Back in the Capital, everything is still quiet. Leonid Gorbovsky, whose Tariel II has delivered scientific equipment to Rainbow, pays a visit to Matvei Vyazanitsyn, the general director of the planet, then returns to his ship, when the ominous news come. Camill contacts (via videophone) the nearest scientist village and issues a warning that the Wave Sklyarov saw is closely followed by another one of a new type. According to him, it cannot be stopped like the ones before and therefore the Rainbow world council must begin the evacuation of the planet immediately. At this moment the Wave reaches Camill's observation tower and he dies once again.

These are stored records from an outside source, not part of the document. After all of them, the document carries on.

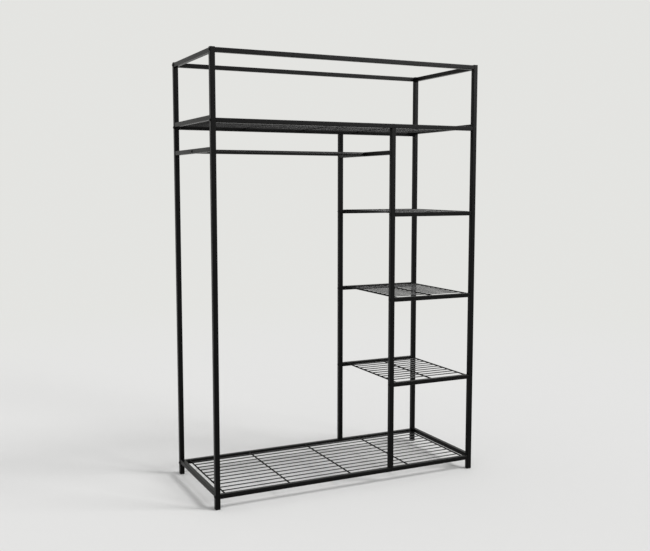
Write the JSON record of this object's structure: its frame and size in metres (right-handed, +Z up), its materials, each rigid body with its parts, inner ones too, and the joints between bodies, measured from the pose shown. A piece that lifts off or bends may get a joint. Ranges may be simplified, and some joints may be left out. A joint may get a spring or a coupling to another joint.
{
  "type": "open wardrobe rack",
  "caption": "Open wardrobe of black square steel tube, with a hanging rod, a bay of small wire shelves, and wire shelves along its top and bottom.",
  "frame": {"origin": "on the floor, under the middle of the rack", "axes": "+X along the width, towards the bay of small shelves; the open front faces -Y; +Z is up"},
  "size_m": [1.2066, 0.5, 1.776],
  "materials": {
    "powder_coat": "semi-matt black powder coat on square and round steel tube, with a faint orange-peel texture",
    "coated_wire": "black powder coat on welded round steel wire",
    "bolt_steel": "black oxide on steel button head bolts",
    "black_plastic": "matt black moulded plastic plugs"
  },
  "bodies": {
    "root": {"front_left_post": "powder_coat", "rear_left_post": "powder_coat", "front_right_post": "powder_coat", "rear_right_post": "powder_coat", "front_middle_post": "powder_coat", "rear_middle_post": "powder_coat", "bottom_shelf_front_rail": "powder_coat", "bottom_shelf_rear_rail": "powder_coat", "top_shelf_front_rail": "powder_coat", "top_shelf_rear_rail": "powder_coat", "top_front_rail": "powder_coat", "top_rear_rail": "powder_coat", "low_shelf_front_rail": "powder_coat", "low_shelf_rear_rail": "powder_coat", "middle_shelf_front_rail": "powder_coat", "middle_shelf_rear_rail": "powder_coat", "high_shelf_front_rail": "powder_coat", "high_shelf_rear_rail": "powder_coat", "bottom_shelf_left_rail": "powder_coat", "bottom_shelf_right_rail": "powder_coat", "top_shelf_left_rail": "powder_coat", "top_shelf_right_rail": "powder_coat", "top_left_rail": "powder_coat", "top_right_rail": "powder_coat", "left_hanging_crossbar": "powder_coat", "middle_hanging_crossbar": "powder_coat", "hanging_rod": "powder_coat", "bottom_shelf_wires": "coated_wire", "top_shelf_wires": "coated_wire", "low_shelf_wires": "coated_wire", "middle_shelf_wires": "coated_wire", "high_shelf_wires": "coated_wire", "bottom_shelf_front_left_bolt": "bolt_steel", "bottom_shelf_rear_left_bolt": "bolt_steel", "bottom_shelf_front_right_bolt": "bolt_steel", "bottom_shelf_rear_right_bolt": "bolt_steel", "top_shelf_front_left_bolt": "bolt_steel", "top_shelf_rear_left_bolt": "bolt_steel", "top_shelf_front_right_bolt": "bolt_steel", "top_shelf_rear_right_bolt": "bolt_steel", "top_front_left_bolt": "bolt_steel", "top_rear_left_bolt": "bolt_steel", "top_front_right_bolt": "bolt_steel", "top_rear_right_bolt": "bolt_steel", "left_rod_bolt": "bolt_steel", "right_rod_bolt": "bolt_steel", "lower_front_middle_post_bolt": "bolt_steel", "lower_rear_middle_post_bolt": "bolt_steel", "upper_front_middle_post_bolt": "bolt_steel", "upper_rear_middle_post_bolt": "bolt_steel", "front_left_foot": "black_plastic", "rear_left_foot": "black_plastic", "front_right_foot": "black_plastic", "rear_right_foot": "black_plastic", "front_left_cap": "black_plastic", "rear_left_cap": "black_plastic", "front_right_cap": "black_plastic", "rear_right_cap": "black_plastic"}
  },
  "joints": []
}
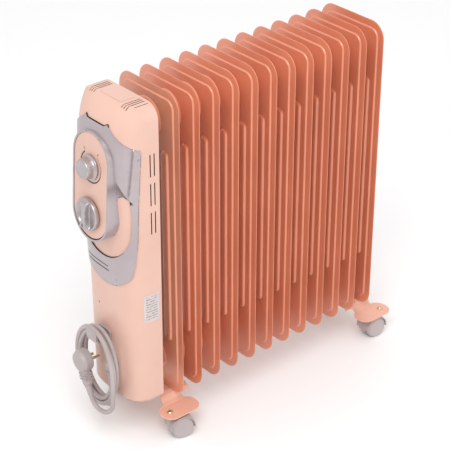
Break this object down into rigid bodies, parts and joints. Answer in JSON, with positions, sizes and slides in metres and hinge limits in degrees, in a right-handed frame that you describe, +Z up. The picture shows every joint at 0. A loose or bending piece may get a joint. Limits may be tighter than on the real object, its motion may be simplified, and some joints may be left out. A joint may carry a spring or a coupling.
{
  "type": "oil filled radiator heater",
  "caption": "Free-standing oil filled radiator with pressed steel fins, a control housing with two knobs, a wound mains lead and twin-wheel castors.",
  "frame": {"origin": "floor level, under the middle of the radiator without its cord", "axes": "+X along the stack of fins, away from the control housing; +Y to the left of someone who stands behind the housing and looks along +X; +Z up"},
  "size_m": [0.6443, 0.211, 0.64],
  "materials": {
    "fin_paint": "metallic copper lacquer, satin",
    "housing_plastic": "moulded, satin",
    "bezel_silver": "silver lacquer",
    "knob_plastic": "silver lacquer",
    "grey_moulding": "moulded, matt",
    "foot_paint": "powder coat",
    "label_film": "matt film",
    "brass": "turned",
    "plated_steel": "zinc plate",
    "galvanised_plate": "galvanised",
    "castor_plastic": "moulded, satin",
    "dark_moulding": "moulded, matt",
    "wire_cover": "silicone cover"
  },
  "bodies": {
    "radiator": {"castor_screws": "plated_steel", "control_plate": "housing_plastic", "cord_cleat": "grey_moulding", "cord_gland": "grey_moulding", "cord_hank": "grey_moulding", "cord_lead": "grey_moulding", "element_flange": "brass", "fin_01": "fin_paint", "fin_02": "fin_paint", "fin_03": "fin_paint", "fin_04": "fin_paint", "fin_05": "fin_paint", "fin_06": "fin_paint", "fin_07": "fin_paint", "fin_08": "fin_paint", "fin_09": "fin_paint", "fin_10": "fin_paint", "fin_11": "fin_paint", "fin_12": "fin_paint", "foot_plate_far": "foot_paint", "foot_plate_near": "foot_paint", "heating_element": "plated_steel", "housing_back_plate": "galvanised_plate", "housing_screws": "plated_steel", "housing_shell": "housing_plastic", "internal_wiring": "wire_cover", "lower_header": "fin_paint", "oil_filler_plug": "brass", "panel_bezel": "bezel_silver", "plug_body": "grey_moulding", "plug_pins": "brass", "rating_plate": "label_film", "selector_switch": "dark_moulding", "terminal_block": "dark_moulding", "thermal_cutout": "dark_moulding", "thermostat_body": "dark_moulding", "tilt_switch": "dark_moulding", "u_bolts": "plated_steel", "upper_header": "fin_paint", "wing_nuts": "plated_steel"},
    "thermostat_control": {"thermostat_knob": "knob_plastic", "thermostat_shaft": "plated_steel"},
    "selector_control": {"selector_knob": "knob_plastic", "selector_shaft": "plated_steel"},
    "castor_near_right_swivel": {"castor_near_right_hood": "castor_plastic", "castor_near_right_axle": "plated_steel"},
    "castor_near_right_left_wheel": {"castor_near_right_wheel_b": "castor_plastic"},
    "castor_near_right_right_wheel": {"castor_near_right_wheel_a": "castor_plastic"},
    "castor_near_left_swivel": {"castor_near_left_hood": "castor_plastic", "castor_near_left_axle": "plated_steel"},
    "castor_near_left_left_wheel": {"castor_near_left_wheel_b": "castor_plastic"},
    "castor_near_left_right_wheel": {"castor_near_left_wheel_a": "castor_plastic"},
    "castor_far_right_swivel": {"castor_far_right_hood": "castor_plastic", "castor_far_right_axle": "plated_steel"},
    "castor_far_right_left_wheel": {"castor_far_right_wheel_b": "castor_plastic"},
    "castor_far_right_right_wheel": {"castor_far_right_wheel_a": "castor_plastic"},
    "castor_far_left_swivel": {"castor_far_left_hood": "castor_plastic", "castor_far_left_axle": "plated_steel"},
    "castor_far_left_left_wheel": {"castor_far_left_wheel_b": "castor_plastic"},
    "castor_far_left_right_wheel": {"castor_far_left_wheel_a": "castor_plastic"}
  },
  "joints": [
    {"name": "thermostat_turn", "type": "hinge", "parent": "radiator", "child": "thermostat_control", "pos_m": [-0.29556, 0, 0.52715], "axis": [0.9976, 0, -0.0698], "range_deg": [0, 270]},
    {"name": "selector_turn", "type": "hinge", "parent": "radiator", "child": "selector_control", "pos_m": [-0.30128, 0, 0.44535], "axis": [0.9976, 0, -0.0698], "range_deg": [0, 135]},
    {"name": "castor_near_right_swivel", "type": "hinge", "parent": "radiator", "child": "castor_near_right_swivel", "pos_m": [-0.20881, -0.078, 0.04], "axis": [0, 0, 1], "continuous": true},
    {"name": "castor_near_right_right_wheel_spin", "type": "hinge", "parent": "castor_near_right_swivel", "child": "castor_near_right_right_wheel", "pos_m": [-0.19103, -0.0831, 0.02], "axis": [0.2756, 0.9613, 0], "continuous": true},
    {"name": "castor_near_right_left_wheel_spin", "type": "hinge", "parent": "castor_near_right_swivel", "child": "castor_near_right_left_wheel", "pos_m": [-0.19103, -0.0831, 0.02], "axis": [0.2756, 0.9613, 0], "continuous": true},
    {"name": "castor_near_left_swivel", "type": "hinge", "parent": "radiator", "child": "castor_near_left_swivel", "pos_m": [-0.20881, 0.078, 0.04], "axis": [0, 0, 1], "continuous": true},
    {"name": "castor_near_left_right_wheel_spin", "type": "hinge", "parent": "castor_near_left_swivel", "child": "castor_near_left_right_wheel", "pos_m": [-0.19103, 0.0831, 0.02], "axis": [-0.2756, 0.9613, 0], "continuous": true},
    {"name": "castor_near_left_left_wheel_spin", "type": "hinge", "parent": "castor_near_left_swivel", "child": "castor_near_left_left_wheel", "pos_m": [-0.19103, 0.0831, 0.02], "axis": [-0.2756, 0.9613, 0], "continuous": true},
    {"name": "castor_far_right_swivel", "type": "hinge", "parent": "radiator", "child": "castor_far_right_swivel", "pos_m": [0.30199, -0.078, 0.04], "axis": [0, 0, 1], "continuous": true},
    {"name": "castor_far_right_right_wheel_spin", "type": "hinge", "parent": "castor_far_right_swivel", "child": "castor_far_right_right_wheel", "pos_m": [0.28356, -0.07639, 0.02], "axis": [0.0872, 0.9962, 0], "continuous": true},
    {"name": "castor_far_right_left_wheel_spin", "type": "hinge", "parent": "castor_far_right_swivel", "child": "castor_far_right_left_wheel", "pos_m": [0.28356, -0.07639, 0.02], "axis": [0.0872, 0.9962, 0], "continuous": true},
    {"name": "castor_far_left_swivel", "type": "hinge", "parent": "radiator", "child": "castor_far_left_swivel", "pos_m": [0.30199, 0.078, 0.04], "axis": [0, 0, 1], "continuous": true},
    {"name": "castor_far_left_right_wheel_spin", "type": "hinge", "parent": "castor_far_left_swivel", "child": "castor_far_left_right_wheel", "pos_m": [0.28356, 0.07639, 0.02], "axis": [-0.0872, 0.9962, 0], "continuous": true},
    {"name": "castor_far_left_left_wheel_spin", "type": "hinge", "parent": "castor_far_left_swivel", "child": "castor_far_left_left_wheel", "pos_m": [0.28356, 0.07639, 0.02], "axis": [-0.0872, 0.9962, 0], "continuous": true}
  ]
}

Soon enough it becomes clear that humans cannot hold the new Wave back and an order to gather the entire population in the Capital is issued. Robert Sklyarov witnesses the Wave destroying semi-automatic charybdis Wave-stopper tanks and tries to pilot one manually to give his friends time to flee. In the end, his charybdis is destroyed, too, but Sklyarov manages to escape and sets off (on a flier) for the Children Village, where his fiancée, Tatiana Turchina, works as a governess. He finds the Village already empty but on the way to the Capital, he locates on the ground an out-of-fuel aerobus that was carrying some of the children from the Village as well as Turchina herself. Having to choose whom to take with him (his flier can only carry two people), Sklyarov decides for his fiancée even though he knows that she would hate him for leaving the children behind and actually kidnapping her.

Meanwhile in the Capital, the situation is close to panic. Everyone knows by now that Gorbovsky's Tariel II cannot take them all to space and that the nearest to Rainbow spaceship that can won't make it in time. Plans like burrowing a huge cave under the Capital to hide from the Wave, or jumping over it, or diving under it (in the southern ocean) are desperately developed. At this time, Gorbovsky personally takes the hard decision on who is to be saved (same as Robert not long ago) and announces that only the children will be transported onto the orbit on Tariel II. Everyone agrees that this is the best choice. Afterwards a crowd of scientists approaches him and asks to take some of their documentation on board, since they consider it too valuable to be sent directly into space with mini-rockets. Robert tries to save Tatiana one more time, arguing with Gorbovsky on sending her up with the children, but Tatiana downright refuses, hating Robert at the moment for leaving the children from her aerobus to certain death.

And in the very last moment, Gorbovsky refuses to board his ship, leaving his first mate in charge and making even more space for the children and documentation. Tariel, dismantled from the regular spaceship to the status of life raft and leaving behind parts of her machinery as well as her captain, lifts off when the Waves (both northern and southern) are a few kilometers away from the Capital. Shortly before the two reach it, Gorbovsky, Camill, Sklyarov and Turchina (in peace with Robert again in their last minutes) sit on the beach not far from the city and watch a team of null-T-testers float their blind team-mate toward the southern Wave, while he is playing a song on the banjo.

== Aftermath ==

Later books show Gorbovsky alive and well. It is implicitly assumed that the situation defused itself and the Waves self-destructed before reaching the Capital. Still, this was not the intention of the authors; as they told themselves, they simply forgot about the fate of Gorbovsky. The chronology of the Noon world is full of inconsistencies, with Gorbovsky's miraculous salvation being, perhaps, the most prominent of them.

== Publishing history ==
The novel was originally written in 1962 and first published in Russian in the 1963 sci fi compilation "New Signal System" (Новая сигнальная) by Soviet Znanie Publishing House, reissued in the same year. In English it was first translated by Alan Myers and published by Soviet Mir Publishing House in 1967. In the United States the novel was again translated by Antonina W. Bouis and published in a 1979 book (with another Strugatskys' novel The Second Invasion from Mars) by Macmillan.